Ce type de propagande nationaliste divise la classe ouvrière internationale, supprime la solidarité entre travailleurs confrontés à des attaques similaires dans d'autres pays européens et promeut une atmosphère d'unité nationale qui peut facilement être exploitée par les éléments les plus droitiers.
Nonobstant l'objectif réactionnaire du referendum de Papandreou, c'est une expression de plus de la crise et de l'instabilité énormes du capitalisme européen et international. Une semaine à peine après le sommet de Bruxelles qui était censé résoudre la crise de la dette européenne, les décisions qui y ont été prises sont déjà obsolètes. Il est peu probable que la décote draconienne (« haircut ») programmée pour janvier soit jamais appliquée.
Avec chaque retard, le danger s'accroît que d'autres pays, dont le Portugal, l'Irlande, l'Espagne et l'Italie, ne fassent aussi faillite. La simple annonce du referendum par le premier ministre grec a provoqué la tourmente des marchés. L'unique réponse des gouvernements européens à ces problèmes, c'est davantage d'austérité encore plus draconienne et la menace de répression.

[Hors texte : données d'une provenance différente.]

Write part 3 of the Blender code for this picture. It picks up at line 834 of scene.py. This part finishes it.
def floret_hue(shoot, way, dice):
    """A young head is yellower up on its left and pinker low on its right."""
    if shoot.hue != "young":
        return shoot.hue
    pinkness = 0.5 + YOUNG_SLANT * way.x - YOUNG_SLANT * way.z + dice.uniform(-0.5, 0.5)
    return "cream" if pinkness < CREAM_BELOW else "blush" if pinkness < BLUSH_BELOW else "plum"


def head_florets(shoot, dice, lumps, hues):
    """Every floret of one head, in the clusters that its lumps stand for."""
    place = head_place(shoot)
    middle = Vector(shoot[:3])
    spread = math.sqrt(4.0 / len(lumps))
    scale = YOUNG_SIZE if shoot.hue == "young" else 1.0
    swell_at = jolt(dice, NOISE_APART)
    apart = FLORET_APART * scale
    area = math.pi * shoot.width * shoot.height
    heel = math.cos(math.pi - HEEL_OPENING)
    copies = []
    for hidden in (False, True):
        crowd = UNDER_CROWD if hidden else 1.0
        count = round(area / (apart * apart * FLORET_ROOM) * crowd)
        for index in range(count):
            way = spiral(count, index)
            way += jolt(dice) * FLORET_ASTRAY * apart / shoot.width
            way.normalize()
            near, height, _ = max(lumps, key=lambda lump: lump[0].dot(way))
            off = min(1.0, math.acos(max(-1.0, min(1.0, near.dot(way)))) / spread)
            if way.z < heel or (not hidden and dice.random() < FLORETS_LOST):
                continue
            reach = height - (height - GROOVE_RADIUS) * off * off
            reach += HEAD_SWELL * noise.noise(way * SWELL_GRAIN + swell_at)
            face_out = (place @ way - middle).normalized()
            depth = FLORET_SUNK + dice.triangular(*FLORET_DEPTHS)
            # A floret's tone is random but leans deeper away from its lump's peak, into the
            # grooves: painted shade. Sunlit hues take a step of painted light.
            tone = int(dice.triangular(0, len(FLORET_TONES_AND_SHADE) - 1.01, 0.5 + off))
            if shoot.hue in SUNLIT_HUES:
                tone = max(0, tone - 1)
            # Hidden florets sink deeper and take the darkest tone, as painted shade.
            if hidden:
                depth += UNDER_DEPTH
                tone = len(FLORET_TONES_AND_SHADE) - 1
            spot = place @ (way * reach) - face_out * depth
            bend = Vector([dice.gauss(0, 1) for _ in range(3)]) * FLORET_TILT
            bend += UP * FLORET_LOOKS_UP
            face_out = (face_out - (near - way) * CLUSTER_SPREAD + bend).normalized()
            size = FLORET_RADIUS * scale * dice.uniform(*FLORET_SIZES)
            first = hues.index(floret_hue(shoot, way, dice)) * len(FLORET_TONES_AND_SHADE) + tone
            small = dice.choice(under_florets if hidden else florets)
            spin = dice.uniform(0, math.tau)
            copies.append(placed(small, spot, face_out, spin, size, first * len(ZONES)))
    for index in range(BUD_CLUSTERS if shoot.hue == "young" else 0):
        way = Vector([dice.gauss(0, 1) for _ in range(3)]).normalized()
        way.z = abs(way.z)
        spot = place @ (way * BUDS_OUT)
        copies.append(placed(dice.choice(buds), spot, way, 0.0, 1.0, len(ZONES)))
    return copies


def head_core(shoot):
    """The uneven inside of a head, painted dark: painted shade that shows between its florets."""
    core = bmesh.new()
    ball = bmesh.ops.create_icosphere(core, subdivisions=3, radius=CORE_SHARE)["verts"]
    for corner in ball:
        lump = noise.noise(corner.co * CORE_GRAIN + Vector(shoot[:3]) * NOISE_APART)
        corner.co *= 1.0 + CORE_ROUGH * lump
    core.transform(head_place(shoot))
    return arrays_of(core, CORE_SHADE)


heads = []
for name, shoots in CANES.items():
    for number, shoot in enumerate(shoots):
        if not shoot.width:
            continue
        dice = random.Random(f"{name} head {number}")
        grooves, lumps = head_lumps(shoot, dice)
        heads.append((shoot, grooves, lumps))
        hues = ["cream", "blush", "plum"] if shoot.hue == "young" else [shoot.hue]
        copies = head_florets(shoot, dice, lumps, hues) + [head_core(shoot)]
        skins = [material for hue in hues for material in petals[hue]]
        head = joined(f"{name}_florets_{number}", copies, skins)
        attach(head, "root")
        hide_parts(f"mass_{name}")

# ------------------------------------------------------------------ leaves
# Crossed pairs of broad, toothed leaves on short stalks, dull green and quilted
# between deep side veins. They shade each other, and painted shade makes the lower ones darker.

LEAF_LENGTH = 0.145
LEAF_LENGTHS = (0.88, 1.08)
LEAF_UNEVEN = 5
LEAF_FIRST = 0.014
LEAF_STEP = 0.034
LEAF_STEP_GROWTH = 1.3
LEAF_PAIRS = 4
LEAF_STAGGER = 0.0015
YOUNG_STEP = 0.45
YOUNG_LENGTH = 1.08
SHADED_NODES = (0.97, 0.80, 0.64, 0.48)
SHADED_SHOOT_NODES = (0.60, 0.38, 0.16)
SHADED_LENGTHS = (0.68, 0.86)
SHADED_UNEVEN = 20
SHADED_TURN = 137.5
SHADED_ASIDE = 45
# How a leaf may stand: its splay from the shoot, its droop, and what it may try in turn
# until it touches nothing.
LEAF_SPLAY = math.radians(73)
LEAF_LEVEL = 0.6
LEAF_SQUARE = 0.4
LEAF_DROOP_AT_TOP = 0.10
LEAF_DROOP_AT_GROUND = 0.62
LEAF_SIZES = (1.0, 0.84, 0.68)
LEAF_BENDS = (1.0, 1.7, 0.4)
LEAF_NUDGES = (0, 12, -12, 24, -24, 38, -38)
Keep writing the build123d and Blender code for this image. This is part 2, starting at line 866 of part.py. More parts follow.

La résistance à ceci s'accroît partout, et c'est là que se trouve la réponse à la crise. Les travailleurs européens doivent s'unir et lutter conjointement contre ces attaques envers leurs droits sociaux et démocratiques. Ils doivent rompre avec les partis politiques et les syndicats qui les divisent et les mettent les uns contre les autres et les subordonnent à l'intérêt national.
Ils doivent lutter pour un programme socialiste. Les banques et les grandes entreprises doivent être nationalisées sans compensation et subordonnées au contrôle démocratique. Pour réorganiser la vie économique dans l'intérêt de la grande majorité, il est nécessaire de porter au pouvoir des gouvernements ouvriers et de construire les Etats socialistes unis d'Europe.